— START OF Material provided —

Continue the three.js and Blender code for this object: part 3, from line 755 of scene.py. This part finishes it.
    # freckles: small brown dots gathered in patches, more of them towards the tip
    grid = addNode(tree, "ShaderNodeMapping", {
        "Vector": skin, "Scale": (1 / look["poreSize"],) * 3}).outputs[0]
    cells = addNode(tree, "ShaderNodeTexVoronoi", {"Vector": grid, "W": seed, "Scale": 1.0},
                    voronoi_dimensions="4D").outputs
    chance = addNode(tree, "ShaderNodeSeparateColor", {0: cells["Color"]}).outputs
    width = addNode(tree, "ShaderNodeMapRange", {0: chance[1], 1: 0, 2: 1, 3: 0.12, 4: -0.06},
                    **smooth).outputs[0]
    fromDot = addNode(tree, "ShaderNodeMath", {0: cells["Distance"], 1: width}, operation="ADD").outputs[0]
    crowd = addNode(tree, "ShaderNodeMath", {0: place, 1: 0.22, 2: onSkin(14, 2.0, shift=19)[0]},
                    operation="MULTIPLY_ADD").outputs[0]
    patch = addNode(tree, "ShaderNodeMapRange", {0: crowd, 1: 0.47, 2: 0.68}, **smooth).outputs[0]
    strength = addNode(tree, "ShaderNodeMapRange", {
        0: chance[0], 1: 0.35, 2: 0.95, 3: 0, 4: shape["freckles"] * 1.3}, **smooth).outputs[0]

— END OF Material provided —

■ Given problem: Word for word, quote all of the data above.

■ Response to this exercise:
Continue the three.js and Blender code for this object: part 3, from line 755 of scene.py. This part finishes it.
    # freckles: small brown dots gathered in patches, more of them towards the tip
    grid = addNode(tree, "ShaderNodeMapping", {
        "Vector": skin, "Scale": (1 / look["poreSize"],) * 3}).outputs[0]
    cells = addNode(tree, "ShaderNodeTexVoronoi", {"Vector": grid, "W": seed, "Scale": 1.0},
                    voronoi_dimensions="4D").outputs
    chance = addNode(tree, "ShaderNodeSeparateColor", {0: cells["Color"]}).outputs
    width = addNode(tree, "ShaderNodeMapRange", {0: chance[1], 1: 0, 2: 1, 3: 0.12, 4: -0.06},
                    **smooth).outputs[0]
    fromDot = addNode(tree, "ShaderNodeMath", {0: cells["Distance"], 1: width}, operation="ADD").outputs[0]
    crowd = addNode(tree, "ShaderNodeMath", {0: place, 1: 0.22, 2: onSkin(14, 2.0, shift=19)[0]},
                    operation="MULTIPLY_ADD").outputs[0]
    patch = addNode(tree, "ShaderNodeMapRange", {0: crowd, 1: 0.47, 2: 0.68}, **smooth).outputs[0]
    strength = addNode(tree, "ShaderNodeMapRange", {
        0: chance[0], 1: 0.35, 2: 0.95, 3: 0, 4: shape["freckles"] * 1.3}, **smooth).outputs[0]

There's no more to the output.